Certain fossil fuel companies have definitely done very bad things in other places, as well as to the climate debate. The idea that they are "the enemy" is unfortunate but it's not without some basis in history.

I think it's a failure of regulation. Companies will maximize profits within the law. If they end up behaving against the interests of the public that means the law is ill-designed or weak.

Unfortunately, the public doesn't understand the extent to which increasing prices are in their interest. So you have a vicious cycle of mutual pandering between the public, the law, and the energy providers.

I thought the peakers were exaggerating but maybe they had it right... Reducing prices at this time is just a sign of collective madness.

Anonymous said...

You said---
"On the other hand, whether automobiles are "cleaner" in the sense of local pollution is beside the point. The great bulk of the consumed fuel itself is the
pollutant nowadays. There is no escape from CO2 if you burn hydrocarbons. This is serious business."

I have to disagree, to some extent.

Over human history, we have continued to progress from more carbon to less carbon fuel sources.

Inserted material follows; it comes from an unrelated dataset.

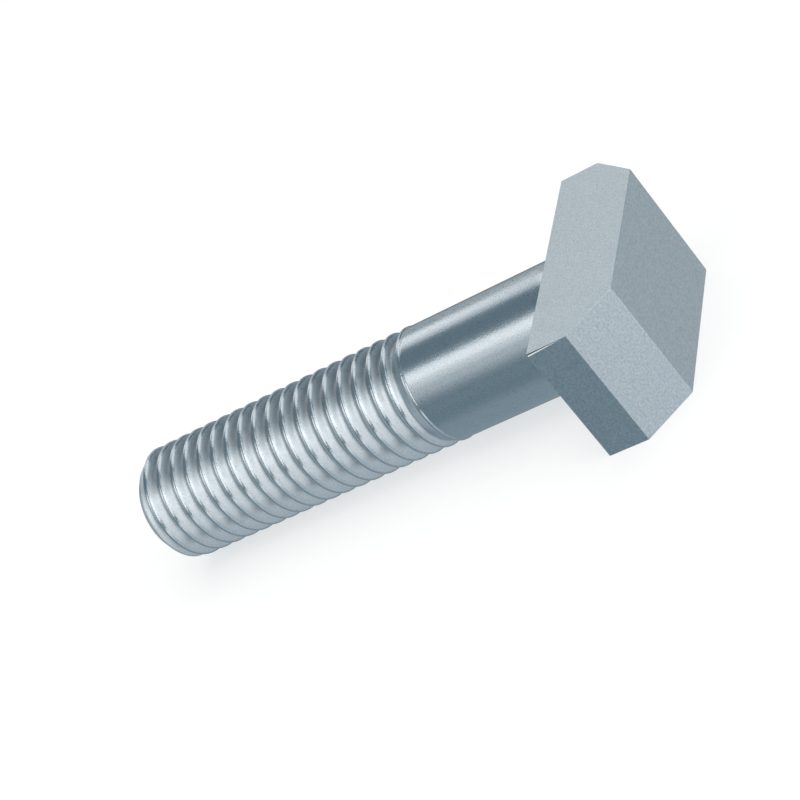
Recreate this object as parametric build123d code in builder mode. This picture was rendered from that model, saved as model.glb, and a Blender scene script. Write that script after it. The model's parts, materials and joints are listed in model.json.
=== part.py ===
from build123d import *
from math import ceil
import os

# A T-head bolt, forged and thread-rolled from one bar.
# X runs along the shank, from the head's bearing face to the thread's tip.
# Y runs along the head's two wings and Z up. The bolt lies on one flat side of its head.
# All sizes are in millimetres.

# Head
head_length = 25.5  # over both wings, along Y
head_width = 12.75  # between the two flat sides, along Z
head_height = 8.0  # along X, from the bearing face to the outer end
corner_cut = 4.0  # each wing's outer corner, cut at 45 degrees

# Shank
bolt_length = 50.0  # from the bearing face to the tip
shank_diameter = 11.6  # the plain stretch, left at the rolling blank's size

# Thread, right-hand and of 12 mm nominal size, with its crests rolled a little short
thread_pitch = 1.75
crest_diameter = 11.73
crest_width = 0.375  # the flat left between two grooves
groove_depth = 0.65  # from the crests down to the groove's sharp floor
thread_length = 34.4  # from where the crests leave the shank's surface to the tip
groove_lead = 1.54  # the groove starts this far ahead of the crests, straight above the axis
tip_chamfer = 1.25  # at 45 degrees

# Run-out: the crests rise gently from the shank, and the groove's floor sinks from it
crest_rise_length = 1.3  # over which the crests reach their full diameter
floor_delay = 0.7  # from where the crests leave the shank to where the floor does
floor_fall_length = 1.41  # over which the floor reaches its full depth

# Radii and stations that follow from the sizes above
shank_radius = shank_diameter / 2
crest_radius = crest_diameter / 2
root_radius = crest_radius - groove_depth
thread_start = bolt_length - thread_length
floor_start = thread_start + floor_delay
groove_start = thread_start - groove_lead

# The cutter stands proud of the crests, so that it leaves them cleanly, and keeps the groove's slope
cutter_rise = 0.05
flank_half = (thread_pitch - crest_width) / 2
cutter_half = flank_half * (groove_depth + cutter_rise) / groove_depth
groove_turns = ceil((bolt_length + cutter_half - groove_start) / thread_pitch)

# One full turn of the groove, from straight above the axis round to there again
with BuildPart() as groove_turn:
    with BuildLine() as turn_path:
        Helix(thread_pitch, thread_pitch, root_radius, direction=(1, 0, 0))
    with BuildSketch(Plane.XZ):
        Polygon(
            (0, root_radius),
            (cutter_half, crest_radius + cutter_rise),
            (-cutter_half, crest_radius + cutter_rise),
            align=None,
        )
    sweep(path=turn_path.line, is_frenet=True)

with BuildPart() as t_head_bolt:
    # the threaded stretch as a plain blank, turned round X, with its tip chamfered
    with BuildSketch(Plane.XY):
        Polygon(
            (thread_start, 0),
            (bolt_length, 0),
            (bolt_length, crest_radius - tip_chamfer),
            (bolt_length - tip_chamfer, crest_radius),
            (thread_start + crest_rise_length, crest_radius),
            (thread_start, shank_radius),
            align=None,
        )
    revolve(axis=Axis.X)

    # its groove, one turn after another and off past the tip
    for turn in range(groove_turns):
        with Locations((groove_start + turn * thread_pitch, 0, 0)):
            add(groove_turn.part, mode=Mode.SUBTRACT)

    # the plain shank, from inside the head. It fills the grooves up to its own surface, and then
    # up to a cone that sinks to their floor, and on to twice that depth inside the thread.
    with BuildSketch(Plane.XY):
        Polygon(
            (-head_height / 2, 0),
            (floor_start + 2 * floor_fall_length, 0),
            (floor_start + 2 * floor_fall_length, 2 * root_radius - shank_radius),
            (floor_start, shank_radius),
            (-head_height / 2, shank_radius),
            align=None,
        )
    revolve(axis=Axis.X)

    # the head, a flat-sided block with both outer corners cut
    with BuildSketch(Plane.XY):
        with Locations((-head_height / 2, 0)):
            block = Rectangle(head_height, head_length)
        chamfer(block.vertices().group_by(Axis.X)[0], corner_cut)
    extrude(amount=head_width / 2, both=True)

t_head_bolt.part.label = "t_head_bolt"
print("solids", len(t_head_bolt.part.solids()), "volume", round(t_head_bolt.part.volume, 1))

os.makedirs("parts", exist_ok=True)
export_step(t_head_bolt.part, "parts/t_head_bolt.step")
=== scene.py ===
import json
import math

import bmesh
import bpy
import numpy as np
from mathutils import Matrix, Vector


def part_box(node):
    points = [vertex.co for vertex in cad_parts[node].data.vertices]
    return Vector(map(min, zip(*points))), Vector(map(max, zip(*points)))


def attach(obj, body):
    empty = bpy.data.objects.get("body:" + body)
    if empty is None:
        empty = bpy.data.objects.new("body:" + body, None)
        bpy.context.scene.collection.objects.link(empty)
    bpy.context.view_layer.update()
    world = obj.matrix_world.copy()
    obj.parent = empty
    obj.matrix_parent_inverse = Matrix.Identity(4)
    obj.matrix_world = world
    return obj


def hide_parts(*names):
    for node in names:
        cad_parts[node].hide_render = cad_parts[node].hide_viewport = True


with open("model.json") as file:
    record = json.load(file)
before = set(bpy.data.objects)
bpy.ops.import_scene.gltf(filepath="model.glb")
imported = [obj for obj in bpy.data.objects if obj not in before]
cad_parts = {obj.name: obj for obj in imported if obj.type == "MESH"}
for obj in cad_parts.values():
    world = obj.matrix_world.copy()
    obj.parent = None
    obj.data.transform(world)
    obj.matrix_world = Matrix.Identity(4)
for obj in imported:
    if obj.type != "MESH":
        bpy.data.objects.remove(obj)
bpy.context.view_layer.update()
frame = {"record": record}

mm = 0.001
lowCorner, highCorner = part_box("t_head_bolt")
mountDims = {mount["name"]: mount["dims"] for mount in frame["record"]["mounts"]}


# Bolt
# X runs along the shank from the head's bearing face, Y along the wings, Z up.

boltSizes = {  # millimetres, and the first six come from the frame
    "headHeight": -lowCorner.x / mm,
    "headHalfLength": highCorner.y / mm,
    "headHalfWidth": highCorner.z / mm,
    "boltLength": highCorner.x / mm,
    "shankRadius": mountDims["shank"]["r_mm"],
    "crestRadius": mountDims["thread"]["r_mm"],
    "cornerCut": 4.0,
    "edgeRounding": 0.025,  # every edge of the head
    "neckRadius": 0.3,
    "pitch": 1.75,
    "crestPlace": 17.999,  # a crest's middle where it crosses +Y
    "crestWidth": 0.375,
    "grooveDepth": 0.9385,
    "flankSlope": math.tan(math.radians(60)),  # fall of the flank for each step along X
    "crestSoftness": 0.4,  # on the crest's side towards the head
    "farSoftness": 0.16,  # and towards the tip
    "softnessChange": 0.3,  # along X, over which one passes into the other
    "crestLift": 0.03,  # given to the crest, because its rounding takes about as much off
    "rootSoftness": 0.32,
    "firstCrest": 15.5,  # where along X the first crest starts to rise
    "firstCrestRise": 0.45,
    "firstCrestDepth": 0.1,  # how far it starts under the shank's surface
    "threadLead": 0.4,  # how far ahead of it the mesh starts to follow the helix
    "floorStart": 16.3,  # where the groove's floor starts to sink
    "floorSlope": 0.4157,
    "floorSoftness": 0.03,
    "tipChamfer": 1.25,
    "tipRounding": 0.05,
    "tipFall": 1.6,  # how many roundings the radius falls by, over the tip's rounded edge
}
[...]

Consumers have always sought cleaner, denser fuels.

Wood = 10c + 1h
Coal = 2c + 1h
Oil = 1c + 2h
Natural Gas = 1c + 4h

We've moved from fuels which take a lot of labor and trouble, and are difficult to control, to more easily controllable, smokeless fuels.

I believe natural gas will increase during the next decade, and I hope nuclear will increase dramatically. Personally, I would like to see nuclear cover all of our energy needs except mobile ones- which would be the only use of petroleum, and increasingly natural gas. (Also, with economies of scale with increased nuclear power, more electric powered and electric hybrids will be viable). I also think hydrogen will become viable.

And at the same time, all of our petroleum uses should become increasingly efficient and produce less pollution. For instance, we don't capture all the energy lost during braking- this can change. Increases in material science should make safer, lighter vehicles, which require less fuel.